Advocacy metrics show how many people recommend your product or brand to others. You can track these metrics by asking current customers during quick checkout or through email surveys. There can be some difficulty monitoring these metrics, but the following can help you get started.
Affiliate deals: This indicates how well your brand has been promoted by affiliates through their networks.
Customer referrals: This is how many people found you by word of mouth.
Net promoter score: This metric is used to measure customer loyalty and contentment with a business. Customers answer: How likely is it that you would refer this company or product to others? NPS helps companies enhance service, customer service, quality, and more so that customers remain loyal to them.
The eCommerce industry is expected to grow bigger in the coming years, and along with its growth comes the consumers’ changing needs and expectations.
A Morgan Stanley report indicates that the eCommerce market could potentially grow to $5.4 trillion in 2026. The same report further highlights how retail sales continue to grow globally. For instance, in South Korea, the eCommerce market is projected to increase to 45% within the next five years. In the US, eCommerce market sales could jump to 31% by 2026, indicating a significant increase from 2022’s 23%.
How can businesses keep up with this trajectory? How can they equip themselves to match or even exceed their customers’ expectations?
eCommerce analytics benefits eCommerce businesses in a number of ways, such as equipping them with actionable data to help them make more informed decisions. It also eliminates speculation, using data to paint a clearer picture of your business’s performance.
What else can eCommerce analytics do for your business?
Often, eCommerce businesses have tons of marketing data but can’t leverage it for growth. eCommerce analytics enables businesses to have access to actionable data and insights that they can use to create a more comprehensive marketing strategy.
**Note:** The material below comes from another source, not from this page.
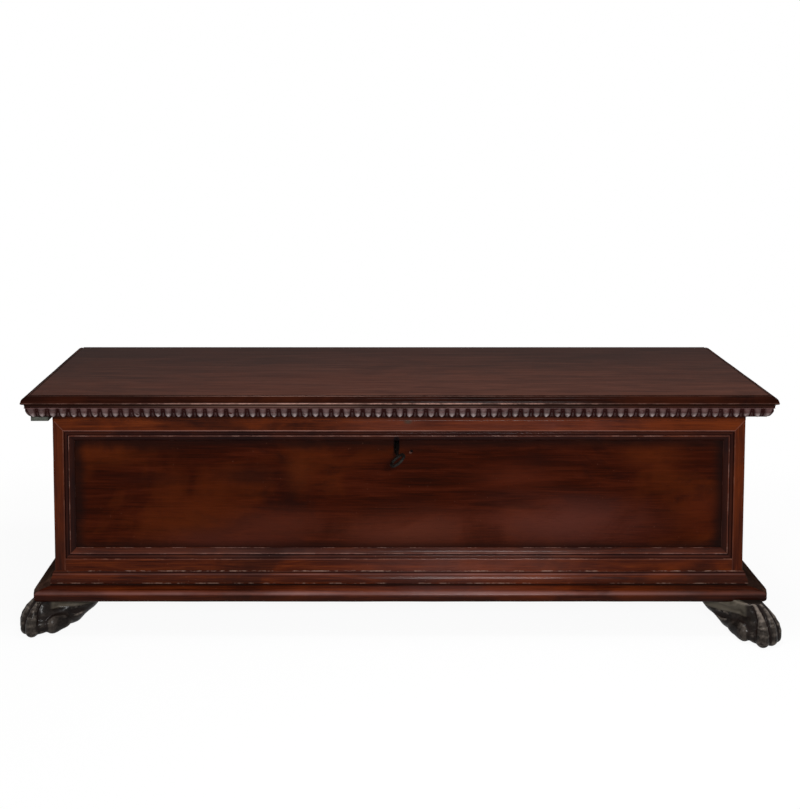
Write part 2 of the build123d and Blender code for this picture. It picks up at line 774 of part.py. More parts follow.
with BuildPart() as lock_case:
    board((lock_x - half_case, plate_face, case_bottom), (lock_x + half_case, case_back, case_top))
    low = (lock_x - half_case + case_wall, plate_face, case_bottom + case_wall)
    high = (lock_x + half_case - case_wall, case_back - case_wall, case_top - case_wall)
    pockets(low, high)
    low = (staple_low - staple_clearance, staple_front - staple_clearance, case_top - 2 * case_wall)
    high = (staple_high + staple_clearance, staple_back + staple_clearance, case_top + 1)
    pockets(low, high)
    with BuildSketch(key_plane):
        Circle(key_shank_radius + key_fit)
    extrude(amount=2 * key_tail, mode=Mode.SUBTRACT)
save(lock_case.part, "lock_case")

with BuildPart() as lock_bolt:
    head_foot = bolt_top - bolt_head_size
    tip = bolt_plate_high + bolt_tip_length
    plate_low = bolt_plate_high - bolt_plate_width
    board((plate_low, bolt_front, bolt_foot), (bolt_plate_high, head_front, bolt_top))
    board((bolt_plate_high - bolt_head_shoulder, head_front, head_foot), (tip, head_back, bolt_top))
    slot_middle = stud_x - bolt_throw / 2
    with BuildSketch(lock_back_face):
        with Locations(*[(-slot_middle, bolt_foot + height) for height in stud_heights]):
            SlotCenterToCenter(bolt_throw, 2 * (stud_radius + stud_clearance))
    extrude(amount=bolt_stand_off + bolt_iron + 1, mode=Mode.SUBTRACT)
save(lock_bolt.part, "lock_bolt")

with BuildPart() as lock_nails:
    nails(lock_back_face, lock_nail_spots, lock_iron + lock_nail)
save(lock_nails.part, "lock_nails")

with BuildPart() as key:
    shank_start = -key_outside + key_bow_length / 2 - key_bow_wire / 2
    with BuildSketch(key_plane.offset(shank_start)):
        Circle(key_shank_radius)
    extrude(amount=key_tail - shank_start)
    flat_plane = Plane(origin=key_plane.origin, x_dir=key_across, z_dir=key_plane.y_dir)
    with BuildSketch(flat_plane):
        with Locations((0, key_outside)):
            Ellipse(key_bow_width / 2, key_bow_length / 2)
            Ellipse(key_bow_width / 2 - key_bow_wire, key_bow_length / 2 - key_bow_wire, mode=Mode.SUBTRACT)
    extrude(amount=key_bow_iron / 2, both=True)
    with BuildSketch(flat_plane):
        with Locations((0, -key_bit_start)):
            Rectangle(key_bit_radius, key_bit_width, align=(Align.MAX, Align.MAX))
    extrude(amount=key_bit_iron / 2, both=True)
save(key.part, "key")
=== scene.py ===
import math
import random

import bmesh
import bpy
import numpy as np
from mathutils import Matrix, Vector, noise


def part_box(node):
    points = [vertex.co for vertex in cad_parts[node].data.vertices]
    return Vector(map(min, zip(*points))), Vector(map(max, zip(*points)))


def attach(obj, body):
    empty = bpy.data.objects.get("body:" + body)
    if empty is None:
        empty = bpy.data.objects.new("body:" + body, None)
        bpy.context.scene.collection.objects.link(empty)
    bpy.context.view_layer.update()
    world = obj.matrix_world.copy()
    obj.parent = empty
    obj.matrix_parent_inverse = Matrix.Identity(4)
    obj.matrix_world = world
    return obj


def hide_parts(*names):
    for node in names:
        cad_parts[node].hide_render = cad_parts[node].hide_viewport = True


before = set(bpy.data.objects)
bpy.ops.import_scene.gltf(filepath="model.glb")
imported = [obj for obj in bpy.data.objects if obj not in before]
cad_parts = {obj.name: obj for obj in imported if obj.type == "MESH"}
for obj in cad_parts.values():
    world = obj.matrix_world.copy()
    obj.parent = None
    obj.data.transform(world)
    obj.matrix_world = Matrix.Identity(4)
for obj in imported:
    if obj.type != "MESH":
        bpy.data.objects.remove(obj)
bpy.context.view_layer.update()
print("frame loaded,", len(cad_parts), "nodes")

scene = bpy.context.scene
scene.view_settings.view_transform = "Standard"
mm = 0.001

# places read from the frame, in metres
lidLow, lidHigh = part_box("lid_front_moulding")
frameLow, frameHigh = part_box("front_frame_top")
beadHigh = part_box("front_bead_top")[1]
lidFront, lidUnderside, halfLid = lidLow.y, lidLow.z, lidHigh.x
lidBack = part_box("lid_left_moulding")[1].y
chestFront, halfChest = frameLow.y, frameHigh.x
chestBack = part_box("left_end_board")[1].y
boardFace = frameHigh.y
halfOpening, openingTop = beadHigh.x, beadHigh.z
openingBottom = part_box("front_frame_bottom")[1].z
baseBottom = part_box("base_front_moulding")[0].z


def addObject(name, data):
    item = bpy.data.objects.new(name, data)
    scene.collection.objects.link(item)
    return item


cameraLook = {
    "place": (-0.0834, -3.3505, 1.3017), "tilt": 4.35,  # degrees below level
    "lens": 58.2, "sensor": 36, "shiftX": 0.0438, "shiftY": -0.257, "near": 0.05, "far": 60,
}


def placeCamera():
    data = bpy.data.cameras.new("camera")
    data.lens, data.sensor_width = cameraLook["lens"], cameraLook["sensor"]
    data.shift_x, data.shift_y = cameraLook["shiftX"], cameraLook["shiftY"]
    data.clip_start, data.clip_end = cameraLook["near"], cameraLook["far"]
    camera = addObject("camera", data)
    camera.location = cameraLook["place"]
    camera.rotation_euler = (math.radians(90 - cameraLook["tilt"]), 0, 0)
    scene.camera = camera


placeCamera()
print("camera placed")


def addMarks(mesh, marks):
    # wear, grime and painted shade, and pale painted highlight: one value for each point, read
    # again by the materials
    for name, values in marks.items():
        layer = mesh.attributes.new(name, "FLOAT", "POINT")
        layer.data.foreach_set("value", np.asarray(values, dtype=np.float32).ravel())


def addPiece(name, vertices, faces, marks=None, creaseAngle=32):
    mesh = bpy.data.meshes.new(name)
    mesh.from_pydata([tuple(v) for v in vertices], [], faces)
    mesh.validate()
    turned = bmesh.new()
    turned.from_mesh(mesh)
    bmesh.ops.recalc_face_normals(turned, faces=turned.faces)
    turned.to_mesh(mesh)
    turned.free()
    mesh.polygons.foreach_set("use_smooth", [True] * len(mesh.polygons))
    mesh.set_sharp_from_angle(angle=math.radians(creaseAngle))
    addMarks(mesh, marks or {})
    return addObject(name, mesh)


def softNoise(points, size, seed):
    # a smooth value from -1 to 1 at each point, another pattern for each seed
    shift = Vector((seed * 13.7, seed * 7.1, seed * 3.3))
    return np.array([noise.noise(Vector(p) / size + shift) for p in points])


def fade(value, start, length):
    return np.clip((value - start) / length, 0, 1)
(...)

eCommerce analytics allows businesses to measure the performance of their marketing and sales campaigns. Through data, they can see whether or not a particular campaign is effective.
Analytics is capable of condensing data and making it easier to understand. It also helps you uncover trends and identify patterns, allowing you to have a better understanding of your business’s current performance and how it can potentially perform in the future. This, in turn, lets you make more accurate business forecasts that can inform your future actions.
For instance, marketing analytics can shed light on your website’s most visited pages, where traffic sources are coming from, or what actions visitors are taking on your website. Analytics can also show you conversion points or which points your customers are converting from.
Analytics lets you gather customer data, such as their behavior and preferences. This gives you a deeper insight into their expectations and pain points, which you can leverage to stay relevant to your target audience.
eCommerce analytics gives you access to actionable data and insights that you can use to create an informed, data-driven marketing and sales strategy. It can also shed light on potential risks, allowing you to take proactive measures to mitigate them.
Personalization has a significant impact on how consumers make decisions. It also plays a role in shaping customer experiences. Today’s consumers expect companies to see them as individuals, and 56% of consumers expect to see personalized offers.
Moreover, 62% of consumers expect brands to be able to anticipate their needs.
Source: insiderintelligence.com
A Merkle survey found that 86% of consumers are more likely to enjoy personalized offers based on factors like their purchase history or interests.
Through analytics, businesses can use data to improve product positioning, as well as craft a unique purchasing journey for their audience. Moreover, analytics can help you forecast the future needs of individual consumers, allowing you to make product recommendations that align with their interests or needs.
Product pricing can influence a business’s profitability. eCommerce analytics helps you have a better understanding of pricing and how it impacts purchasing decisions across different customer segments. Furthermore, you can use the data to uncover better price points for different products.
Aside from helping you determine optimal pricing, analytics gives you precise numbers that you can use to create a more organized online storefront to make navigation easier for your customers. For example, you can use data to find out which items are performing well and put them at prime locations on your website.
Analytics can help you uncover which products are often purchased together by your customers. Through data, such as your customers’ purchase histories, analytics lets you create better cross-selling and upselling offers to your customers.
To achieve your desired results, you’ll have to observe some best practices.
Businesses aim to provide their customers with a seamless journey across different touchpoints or marketing channels, including mobile, web, and social media. You can use analytics to track customer behavior at different stages of their buyer’s journey, whether they’re discovering your new product on social media or making a purchase on your website using their laptop.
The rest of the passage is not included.